Track vesting status for all shareholders with vesting. Know who is fully vested, who has unvested shares, and what happens to unvested shares in an acquisition.

Convertible Instruments Summary

List all SAFEs, convertible notes, and warrants with their key terms. Model pro forma conversion at various valuations.

Option Grant Detail

Every option grant with dates, amounts, exercise prices, and vesting. Show exercises, cancellations, and forfeitures. Calculate the remaining option pool.

Actionable Advice

For Founders

Start with a clean cap table at incorporation. Use round numbers of shares (10 million is common). Establish your option pool before you need it. Update your cap table within 24 hours of any equity event. Reconcile with your lawyers quarterly.

For Hiring and Compensation

Understand what percentage of the company an option grant represents. Be transparent with employees about how their equity fits into the cap table. Know how dilution from future rounds will affect employee ownership.

For Fundraising

Have your cap table ready before investor meetings. Be able to explain every line item. Model pro forma ownership at proposed valuations. Know your fully diluted share count and how you calculated it.

For Long-Term Planning

Project your cap table forward through multiple financing rounds. How much founder ownership remains after Series A, B, and C? What option pool expansion will investors require? Model scenarios to set expectations.

Cap Table and Company Control

Ownership and control aren't identical but they're related. Key control thresholds:

50%+: Board control (in many structures), ability to pass ordinary resolutions.

66.7%+: Ability to pass most supermajority resolutions.

90%+: Ability to squeeze out minority shareholders in some jurisdictions.

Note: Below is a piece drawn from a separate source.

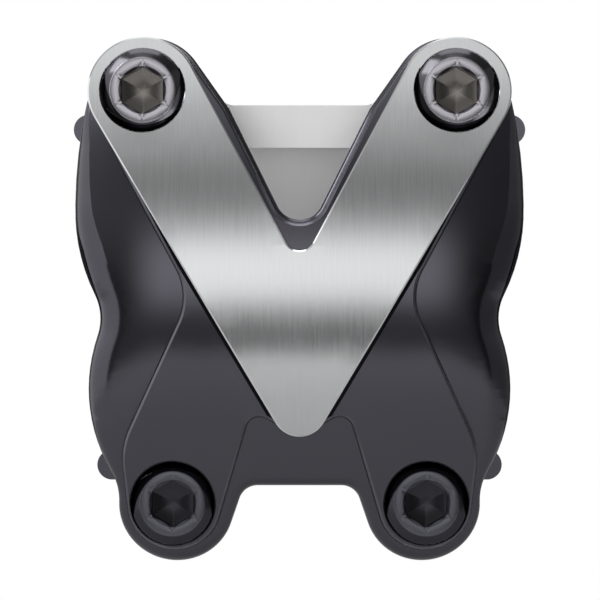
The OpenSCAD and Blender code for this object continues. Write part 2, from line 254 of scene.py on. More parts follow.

Watch how financing rounds affect these thresholds. Founders often lose majority ownership after Series A or B. Plan board composition and protective provisions accordingly.

The Bottom Line

Your cap table is more than a spreadsheet—it's the legal record of who owns your company and how much. It affects fundraising, hiring, exits, and every major corporate decision. Getting it right requires attention to detail, good systems, and regular maintenance.

Start clean, stay organized, and don't let complexity creep up on you. Use professional tools when you outgrow spreadsheets. Reconcile with your lawyers regularly. Model scenarios before they happen.

A well-maintained cap table is a sign of a well-run company. Investors notice. Employees appreciate it. And when it's time for an exit, you'll be grateful you got it right from the beginning.